Given his conclusion on the anti-deprivation rule, Justice Wakeling also considered the common law rule against penalties. He rejected any notion that a consequence for breach of contract needs to be reasonable in the circumstances or correlated with the damages flowing from the breach. Justice Wakeling stated that the true measure is a standard of oppression. He therefore concluded that clauses imposing a consequence for breach of contract in the commercial context should be enforced unless they are so "grossly one-sided" that enforcement would bring the administration of justice into disrepute.
Applying his conclusions, Justice Wakeling would have held that the Insolvency Clause was enforceable against Capital Steel's creditors.

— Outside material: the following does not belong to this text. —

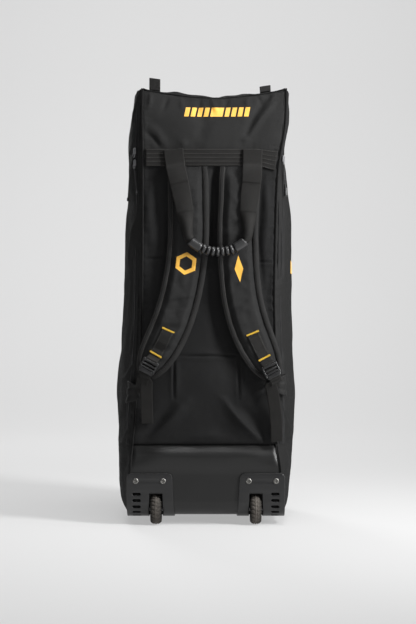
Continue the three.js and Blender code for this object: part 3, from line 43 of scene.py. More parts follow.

Supreme Court of Canada Set to Weigh-In
The Supreme Court granted Chandos leave to appeal the majority's decision on July 11, 2019. While the hearing date has not yet been set, this will be an important case to watch. Should the Supreme Court choose to follow the UK and adopt a purpose-based approach to the anti-deprivation rule, or abandon the rule completely, it would represent a significant development in Canadian insolvency law. The Supreme Court may also take the opportunity to follow Justice Wakeling's lead and provide further clarity on the common law rule against penalties. To adopt the words of Justice Wakeling, this case will be one of "national importance," at least for those in the world of commercial contracts.